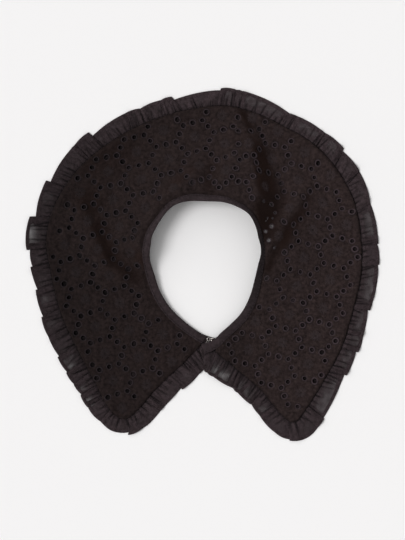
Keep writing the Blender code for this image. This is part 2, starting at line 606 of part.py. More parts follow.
def build_binding():
    """Make the neck binding: a rounded flat strip carried along the neck edge."""
    count = int(neck.length[-1] / BINDING_STEP)
    u = np.linspace(0.0, neck.length[-1], count + 1)
    width, rise = neck.read(neck.points[:, 2:4], u).T
    beside = neck.place(u, width)
    closest = np.argmin(((beside[:, None] - inner_line.points[None]) ** 2).sum(axis=2), axis=1)
    base = ground(inner_line.points[closest])
    end = ramp(u, neck.length[-1] - LAP_BINDING_START, neck.length[-1] - LAP_BINDING_FINISH)
    base = base * (1.0 - end) + (LAP_LIFT + LAP_CLEAR) * end
    top = STACK_TOP + BINDING_TOP
    vertices = np.vstack([
        np.column_stack([neck.place(u, width * share), base + rise * (1.0 - share) + top * height])
        for share, height in BINDING_SECTION
    ])
    sides, stations = len(BINDING_SECTION), count + 1
    faces = []
    for k in range(count):
        for side in range(sides):
            a, b = side * stations + k, ((side + 1) % sides) * stations + k
            faces.append((a, b, b + 1, a + 1))
    faces.append(tuple(side * stations for side in range(sides)))
    faces.append(tuple(side * stations + count for side in reversed(range(sides))))
    add_node("neck_binding", vertices, faces, BINDING_COLOUR, 0.8)


def build_wire(name, points, closed):
    """Make a bent wire as a bevelled curve."""
    curve = bpy.data.curves.new(name, "CURVE")
    curve.dimensions = "3D"
    curve.bevel_depth = WIRE_RADIUS * METRE
    curve.bevel_resolution = 1
    curve.use_fill_caps = not closed
    spline = curve.splines.new("POLY")
    spline.points.add(len(points) - 1)
    for point, place in zip(spline.points, to_frame(points)):
        point.co = (*place, 1.0)
    spline.use_cyclic_u = closed
    add_material(name, curve, WIRE_COLOUR, 0.3, 1.0)
    node = bpy.data.objects.new(name, curve)
    bpy.context.scene.collection.objects.link(node)


def build_hook_and_eye():
    """Make the wire hook on the right end and the wire eye on the left end."""
    build_wire("hook", HOOK_PATH, False)
    around = np.column_stack([circle(EYE_RING_STEPS), np.zeros(EYE_RING_STEPS)])
    build_wire("eye", np.array(EYE_RING_CENTRE) + EYE_RING_RADIUS * around, True)


def main():
    """Clear the scene and make each sub-part."""
    for old in list(bpy.data.objects):
        bpy.data.objects.remove(old, do_unlink=True)
    build_leaf_and_lining()
    build_ruffle()
    build_binding()
    build_hook_and_eye()


main()
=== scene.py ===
"""Dress the laid lace collar: eyelet cotton, sheer voile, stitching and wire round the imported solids.

Every length is in millimetres, and every height is measured up from the surface that the collar lies
on, until a mesh is made. A curve is read by the length along it, from the left front end round the
back of the neck to the right front end, with its outer side on the left.
"""
import logging
import math
from dataclasses import dataclass, field
from enum import Enum
from typing import Callable, NamedTuple

import bpy
import numpy as np
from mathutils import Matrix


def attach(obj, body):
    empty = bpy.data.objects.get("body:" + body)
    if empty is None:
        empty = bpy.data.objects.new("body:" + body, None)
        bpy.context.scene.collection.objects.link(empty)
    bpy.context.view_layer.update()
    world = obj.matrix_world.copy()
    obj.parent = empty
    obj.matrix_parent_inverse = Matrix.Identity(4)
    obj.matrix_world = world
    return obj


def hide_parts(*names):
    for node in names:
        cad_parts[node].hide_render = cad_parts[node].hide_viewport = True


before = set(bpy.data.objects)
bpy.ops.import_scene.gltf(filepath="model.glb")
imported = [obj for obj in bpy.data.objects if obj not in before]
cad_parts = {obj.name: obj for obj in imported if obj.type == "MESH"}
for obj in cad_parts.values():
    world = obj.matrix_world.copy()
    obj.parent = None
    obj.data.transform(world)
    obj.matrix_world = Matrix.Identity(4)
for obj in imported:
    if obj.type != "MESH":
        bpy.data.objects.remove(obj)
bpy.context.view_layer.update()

MM = 0.001
BOX_MIDDLE = (-0.45, 0.75, 0.0)
BODY = "root"
Array = np.ndarray
log = logging.getLogger("lace_collar")


# ---------------------------------------------------------------------------------------------
# Sizes of the cut and the lie of the cloth
# ---------------------------------------------------------------------------------------------

class NeckMark(NamedTuple):
    """A place on the neck edge, the binding's width seen from above, and how far its edge rises."""

    x: float
    y: float
    width: float
    rise: float


class Height(NamedTuple):
    """Height of the leaf's inner line in one direction from the middle of the neck, in degrees."""

    direction: float
    height: float


class Fold(NamedTuple):
    """A soft ridge or trough from one end to the other, with the half width of each of its slopes."""

    x0: float
    y0: float
    x1: float
    y1: float
    height: float
    left: float
    right: float


class GrainMark(NamedTuple):
    """One flower's column and row, its place, and how far its rows lean from straight, in degrees."""

    column: int
    row: int
    x: float
    y: float
    lean: float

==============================

(Description of the task):
Please set down all the data word for word.

(Exercise response):
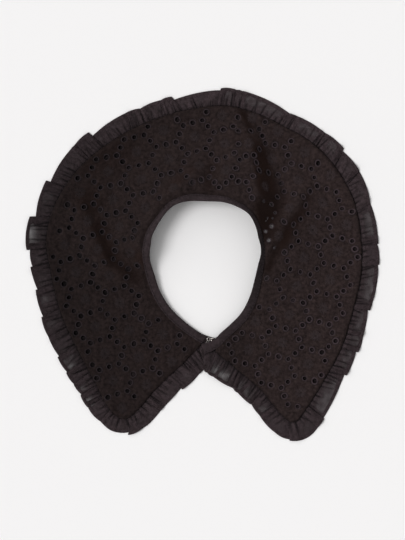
Keep writing the Blender code for this image. This is part 2, starting at line 606 of part.py. More parts follow.
def build_binding():
    """Make the neck binding: a rounded flat strip carried along the neck edge."""
    count = int(neck.length[-1] / BINDING_STEP)
    u = np.linspace(0.0, neck.length[-1], count + 1)
    width, rise = neck.read(neck.points[:, 2:4], u).T
    beside = neck.place(u, width)
    closest = np.argmin(((beside[:, None] - inner_line.points[None]) ** 2).sum(axis=2), axis=1)
    base = ground(inner_line.points[closest])
    end = ramp(u, neck.length[-1] - LAP_BINDING_START, neck.length[-1] - LAP_BINDING_FINISH)
    base = base * (1.0 - end) + (LAP_LIFT + LAP_CLEAR) * end
    top = STACK_TOP + BINDING_TOP
    vertices = np.vstack([
        np.column_stack([neck.place(u, width * share), base + rise * (1.0 - share) + top * height])
        for share, height in BINDING_SECTION
    ])
    sides, stations = len(BINDING_SECTION), count + 1
    faces = []
    for k in range(count):
        for side in range(sides):
            a, b = side * stations + k, ((side + 1) % sides) * stations + k
            faces.append((a, b, b + 1, a + 1))
    faces.append(tuple(side * stations for side in range(sides)))
    faces.append(tuple(side * stations + count for side in reversed(range(sides))))
    add_node("neck_binding", vertices, faces, BINDING_COLOUR, 0.8)


def build_wire(name, points, closed):
    """Make a bent wire as a bevelled curve."""
    curve = bpy.data.curves.new(name, "CURVE")
    curve.dimensions = "3D"
    curve.bevel_depth = WIRE_RADIUS * METRE
    curve.bevel_resolution = 1
    curve.use_fill_caps = not closed
    spline = curve.splines.new("POLY")
    spline.points.add(len(points) - 1)
    for point, place in zip(spline.points, to_frame(points)):
        point.co = (*place, 1.0)
    spline.use_cyclic_u = closed
    add_material(name, curve, WIRE_COLOUR, 0.3, 1.0)
    node = bpy.data.objects.new(name, curve)
    bpy.context.scene.collection.objects.link(node)


def build_hook_and_eye():
    """Make the wire hook on the right end and the wire eye on the left end."""
    build_wire("hook", HOOK_PATH, False)
    around = np.column_stack([circle(EYE_RING_STEPS), np.zeros(EYE_RING_STEPS)])
    build_wire("eye", np.array(EYE_RING_CENTRE) + EYE_RING_RADIUS * around, True)


def main():
    """Clear the scene and make each sub-part."""
    for old in list(bpy.data.objects):
        bpy.data.objects.remove(old, do_unlink=True)
    build_leaf_and_lining()
    build_ruffle()
    build_binding()
    build_hook_and_eye()


main()
=== scene.py ===
"""Dress the laid lace collar: eyelet cotton, sheer voile, stitching and wire round the imported solids.

Every length is in millimetres, and every height is measured up from the surface that the collar lies
on, until a mesh is made. A curve is read by the length along it, from the left front end round the
back of the neck to the right front end, with its outer side on the left.
"""
import logging
import math
from dataclasses import dataclass, field
from enum import Enum
from typing import Callable, NamedTuple

import bpy
import numpy as np
from mathutils import Matrix


def attach(obj, body):
    empty = bpy.data.objects.get("body:" + body)
    if empty is None:
        empty = bpy.data.objects.new("body:" + body, None)
        bpy.context.scene.collection.objects.link(empty)
    bpy.context.view_layer.update()
    world = obj.matrix_world.copy()
    obj.parent = empty
    obj.matrix_parent_inverse = Matrix.Identity(4)
    obj.matrix_world = world
    return obj


def hide_parts(*names):
    for node in names:
        cad_parts[node].hide_render = cad_parts[node].hide_viewport = True


before = set(bpy.data.objects)
bpy.ops.import_scene.gltf(filepath="model.glb")
imported = [obj for obj in bpy.data.objects if obj not in before]
cad_parts = {obj.name: obj for obj in imported if obj.type == "MESH"}
for obj in cad_parts.values():
    world = obj.matrix_world.copy()
    obj.parent = None
    obj.data.transform(world)
    obj.matrix_world = Matrix.Identity(4)
for obj in imported:
    if obj.type != "MESH":
        bpy.data.objects.remove(obj)
bpy.context.view_layer.update()

MM = 0.001
BOX_MIDDLE = (-0.45, 0.75, 0.0)
BODY = "root"
Array = np.ndarray
log = logging.getLogger("lace_collar")


# ---------------------------------------------------------------------------------------------
# Sizes of the cut and the lie of the cloth
# ---------------------------------------------------------------------------------------------

class NeckMark(NamedTuple):
    """A place on the neck edge, the binding's width seen from above, and how far its edge rises."""

    x: float
    y: float
    width: float
    rise: float


class Height(NamedTuple):
    """Height of the leaf's inner line in one direction from the middle of the neck, in degrees."""

    direction: float
    height: float


class Fold(NamedTuple):
    """A soft ridge or trough from one end to the other, with the half width of each of its slopes."""

    x0: float
    y0: float
    x1: float
    y1: float
    height: float
    left: float
    right: float


class GrainMark(NamedTuple):
    """One flower's column and row, its place, and how far its rows lean from straight, in degrees."""

    column: int
    row: int
    x: float
    y: float
    lean: float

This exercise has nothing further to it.